Given problem:
Reproduce the listing below verbatim.

Collected data:
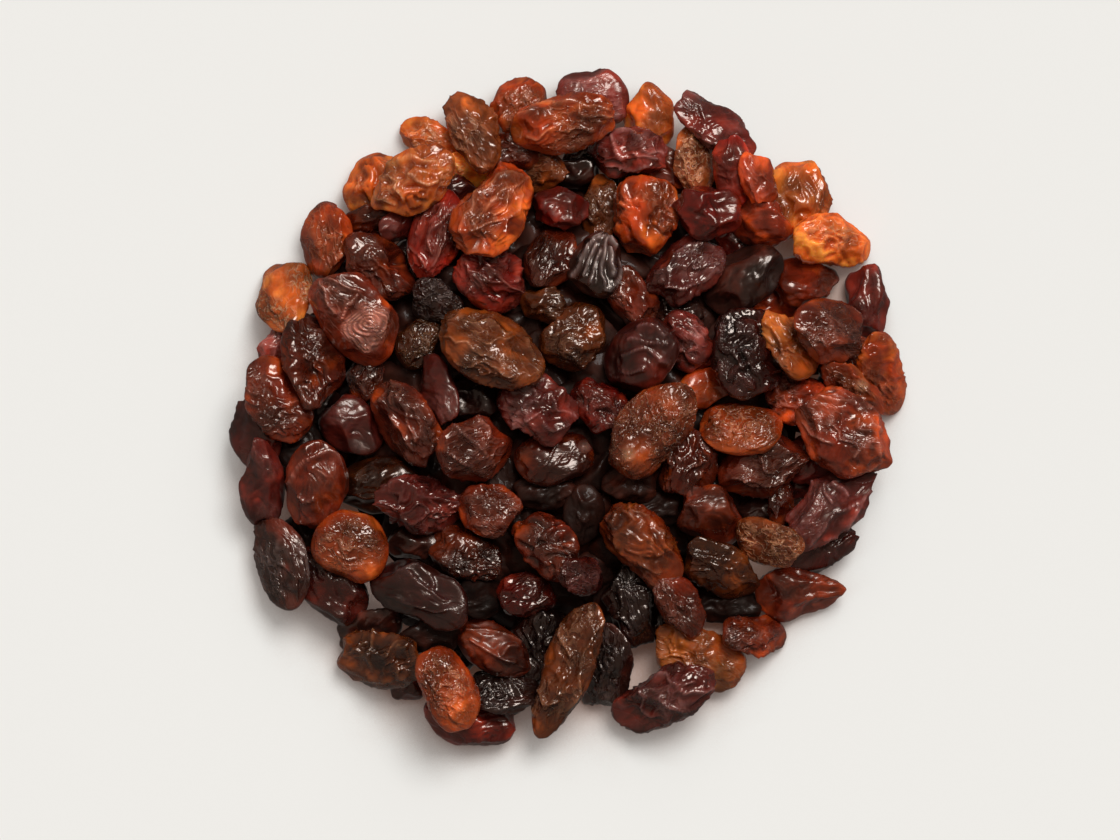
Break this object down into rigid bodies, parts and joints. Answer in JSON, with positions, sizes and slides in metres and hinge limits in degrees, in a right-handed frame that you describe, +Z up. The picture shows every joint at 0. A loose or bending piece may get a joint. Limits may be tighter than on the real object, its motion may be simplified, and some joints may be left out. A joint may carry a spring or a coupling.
{
  "type": "heap of sultanas",
  "caption": "Loose round heap of sultanas, as poured on a table: plump wrinkled dried grapes in amber, red-brown, olive and near black.",
  "frame": {"origin": "middle of the heap's base, on the table", "axes": "+Z up from the table; +X to the right and +Y away from the viewer in the picture, which looks straight down"},
  "size_m": [0.09, 0.0905, 0.0164],
  "materials": {
    "sultana_skin": "satin, wrinkled, dark red-brown"
  },
  "bodies": {
    "root": {"sultana_heap": "sultana_skin"}
  },
  "joints": []
}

The output:
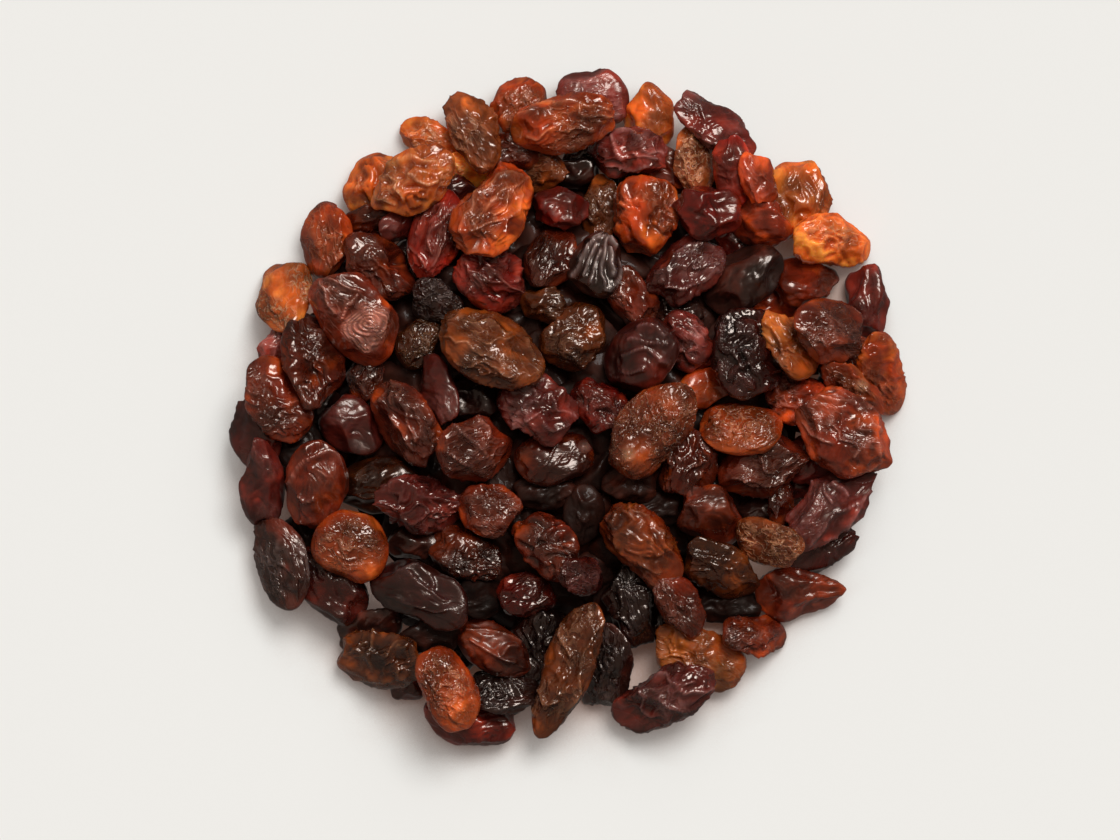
Break this object down into rigid bodies, parts and joints. Answer in JSON, with positions, sizes and slides in metres and hinge limits in degrees, in a right-handed frame that you describe, +Z up. The picture shows every joint at 0. A loose or bending piece may get a joint. Limits may be tighter than on the real object, its motion may be simplified, and some joints may be left out. A joint may carry a spring or a coupling.
{
  "type": "heap of sultanas",
  "caption": "Loose round heap of sultanas, as poured on a table: plump wrinkled dried grapes in amber, red-brown, olive and near black.",
  "frame": {"origin": "middle of the heap's base, on the table", "axes": "+Z up from the table; +X to the right and +Y away from the viewer in the picture, which looks straight down"},
  "size_m": [0.09, 0.0905, 0.0164],
  "materials": {
    "sultana_skin": "satin, wrinkled, dark red-brown"
  },
  "bodies": {
    "root": {"sultana_heap": "sultana_skin"}
  },
  "joints": []
}